Written instruction:
Below are the records; locate each line with the word "Blender" and copy it.
===== Extracted records =====
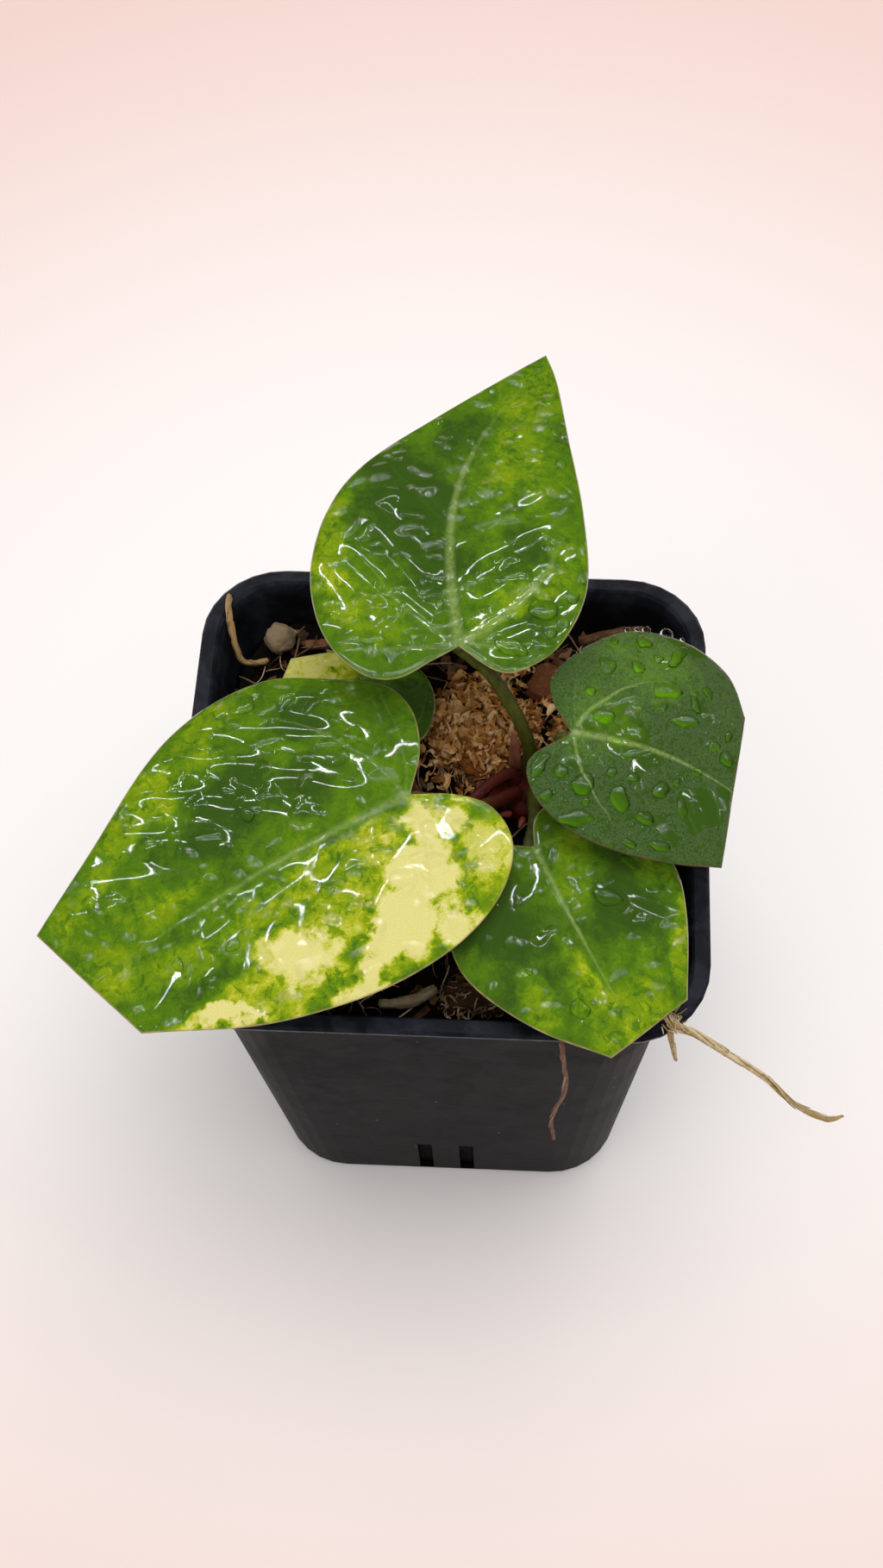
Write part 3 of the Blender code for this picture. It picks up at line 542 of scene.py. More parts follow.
def group_blade_place():
    """Where a point lies on its blade: along and across it, off its midrib, and with a slow wander."""
    t, i, o = new_group("Blade Place", {"Length": 60.0, "Bow": 0.0},
                        {"Place": VECTOR, "Wandered": VECTOR, "Along": NUMBER, "Offset": NUMBER})
    place = (t.get('ShaderNodeUVMap', uv_map="blade") - (*UV_CENTRE, 0.0)) * UV_SPAN
    along, across, _ = t.parts(place)
    share = t.math('DIVIDE', along, i["Length"], clamp=True)
    drift = t.noise(place, 0.15, 5.0, 0.6, output=1)
    t.feeds(o, place=place, wandered=place + (drift - HALF) * (14.0, 14.0, 0.0), along=along,
            offset=across - t.math('SINE', share * math.pi) * i["Bow"])


def group_vein_line():
    """One bent vein that thins out along its length."""
    t, i, o = new_group("Vein Line", {"Place": VECTOR, "Start": VECTOR, "Turn": 0.0, "Bend": 0.0,
                                      "Length": 20.0, "Width": 1.0}, {"Mask": NUMBER})
    along, across, _ = t.parts(t.turned(i["Place"] - i["Start"], i["Turn"]))
    curve = along * along * i["Bend"] + (t.noise(i["Place"], 0.22, 2.0) - 0.5) * 1.6
    share = t.math('DIVIDE', along, i["Length"], clamp=True)
    width = i["Width"] * (1.0 - share * 0.6)
    line = t.step(abs(across - curve) / width, 0.15, 1.0, 1.0, 0.0)
    t.feeds(o, mask=line * (t.step(along, -0.4, 0.6) * t.step(share, 0.6, 0.99, 1.0, 0.0)))


def group_side_veins():
    """Repeated side veins that leave the midrib and lean towards the tip."""
    t, i, o = new_group("Side Veins", {"Place": VECTOR, "Along": 0.0, "Offset": 0.0, "Spacing": 9.0,
                                       "Lean": 0.7, "Curl": 0.012, "Width": 0.5}, {"Mask": NUMBER})
    away = abs(i["Offset"])
    lean = away * i["Lean"] + away * away * i["Curl"]
    wander = (t.noise(i["Place"], 0.09, 2.0) - 0.5) * 5.0
    turns = (i["Along"] - lean + wander) / i["Spacing"] + (i["Offset"] > 0.0) * SIDE_SHIFT
    part = abs(turns - t.math('ROUND', turns))
    line = t.step(part * i["Spacing"] / i["Width"], 0.1, 1.0, 1.0, 0.0)
    t.feeds(o, mask=line * (t.step(i["Along"], 2.0, 9.0) * t.step(away, 13.0, 24.0, 1.0, 0.25)))


def group_patch():
    """A soft elliptical patch."""
    t, i, o = new_group("Patch", {"Place": VECTOR, "Centre": VECTOR, "Size": VECTOR, "Turn": 0.0},
                        {"Mask": NUMBER})
    turned = t.turned(i["Place"] - i["Centre"], i["Turn"])
    t.feeds(o, mask=t.step(t.vector('LENGTH', turned / i["Size"]), 0.38, 1.38, 1.0, 0.0))


def group_variegation():
    """Tissue colour from how far it is variegated, broken up into clouds, crumbs and green islands."""
    t, i, o = new_group("Variegation", {"Place": VECTOR, "Field": 0.2, "Deep": COLOUR, "Green": COLOUR,
                                        "Lime": COLOUR, "Gold": COLOUR, "Cream": COLOUR}, {"Color": COLOUR})
    place, field = i["Place"], i["Field"]
    cloud = t.noise(place, 0.15, 3.0, 0.60, 0.4) - 0.5
    crumb = t.noise(place, 0.62, 6.0, 0.80, 0.5) - 0.5
    grain = t.noise(place, 3.6, 3.0, 0.6) - 0.5
    lively = t.step(field, 0.05, 0.40, 0.60, 1.0)
    calm = t.step(field, 0.78, 1.00, 1.0, 0.25)
    island = t.step(t.noise(place, 0.36, 4.0, 0.62, 0.9), 0.545, 0.60) * t.step(field, 0.20, 0.60, 0.08, 0.26)
    shift = (cloud * 0.75 + crumb * 0.95) * (lively * calm) - island * calm
    field = field + shift + grain * 0.16
    colour = i["Deep"]
    for low, high, tissue in ((-0.10, 0.34, "Green"), (0.22, 0.64, "Lime"), (0.54, 0.86, "Gold"),
                              (0.74, 1.10, "Cream")):
        colour = t.mix(t.step(field, low, high), colour, i[tissue])
    t.feeds(o, color=t.tinted(colour, grain * 0.35 + 1.0))


def group_low_domes():
    """Low rounded drops, one to a cell, each with its own width; heights in millimetres."""
    t, i, o = new_group("Low Domes", {"Place": VECTOR, "Cells": 0.3, "Height": 0.3, "Share": 1.0},
                        {"Height": NUMBER})
    drift = t.noise(i["Place"], i["Cells"] * 1.1, 0.0, output=1)
    distance, random = t.cells(i["Place"] * i["Cells"] + (drift - HALF) * 0.7, 1.0, 0.75, '2D')
    breadth, chance, _ = t.parts(random)
    width = breadth * 0.20 + 0.25
    share = distance / width
    dome = t.most(1.0 - share * share, 0.0)
    tall = width * i["Height"] * (chance < i["Share"])
    t.feeds(o, height=t.math('POWER', dome, 1.4) * tall)


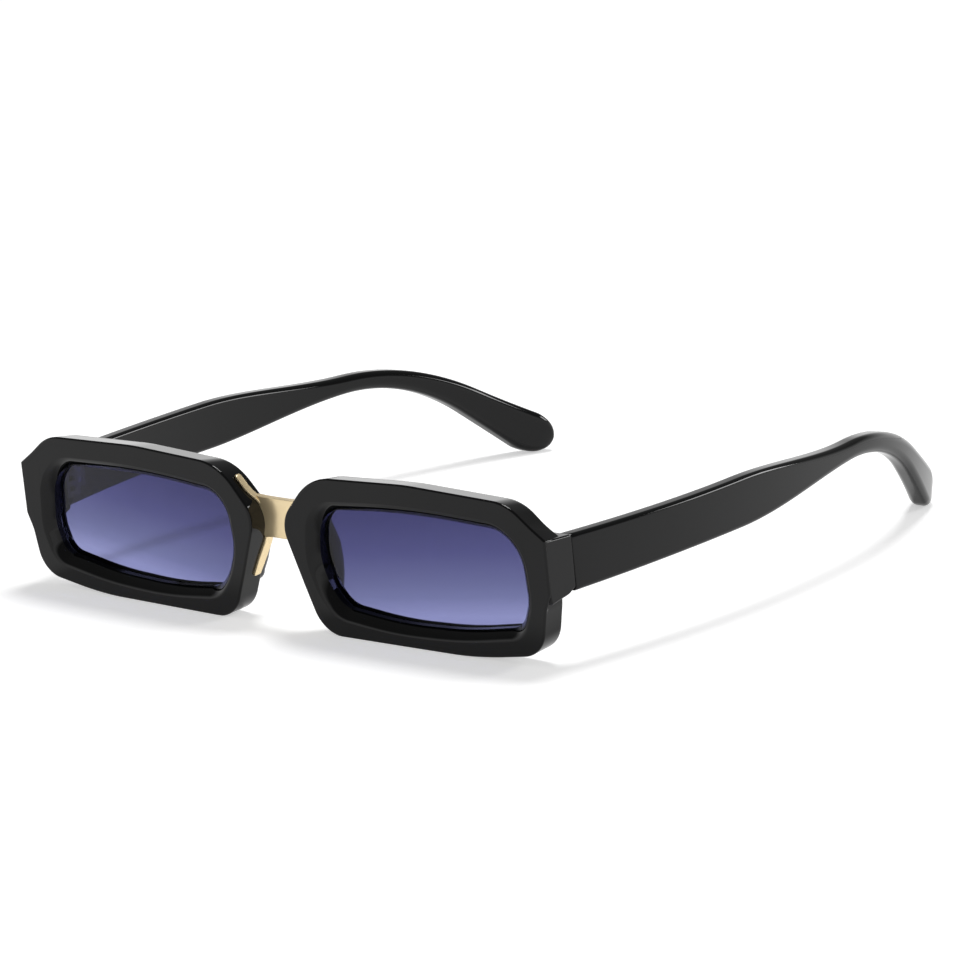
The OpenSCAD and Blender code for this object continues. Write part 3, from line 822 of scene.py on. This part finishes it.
=====
Task answer:
Write part 3 of the Blender code for this picture. It picks up at line 542 of scene.py. More parts follow.
The OpenSCAD and Blender code for this object continues. Write part 3, from line 822 of scene.py on. This part finishes it.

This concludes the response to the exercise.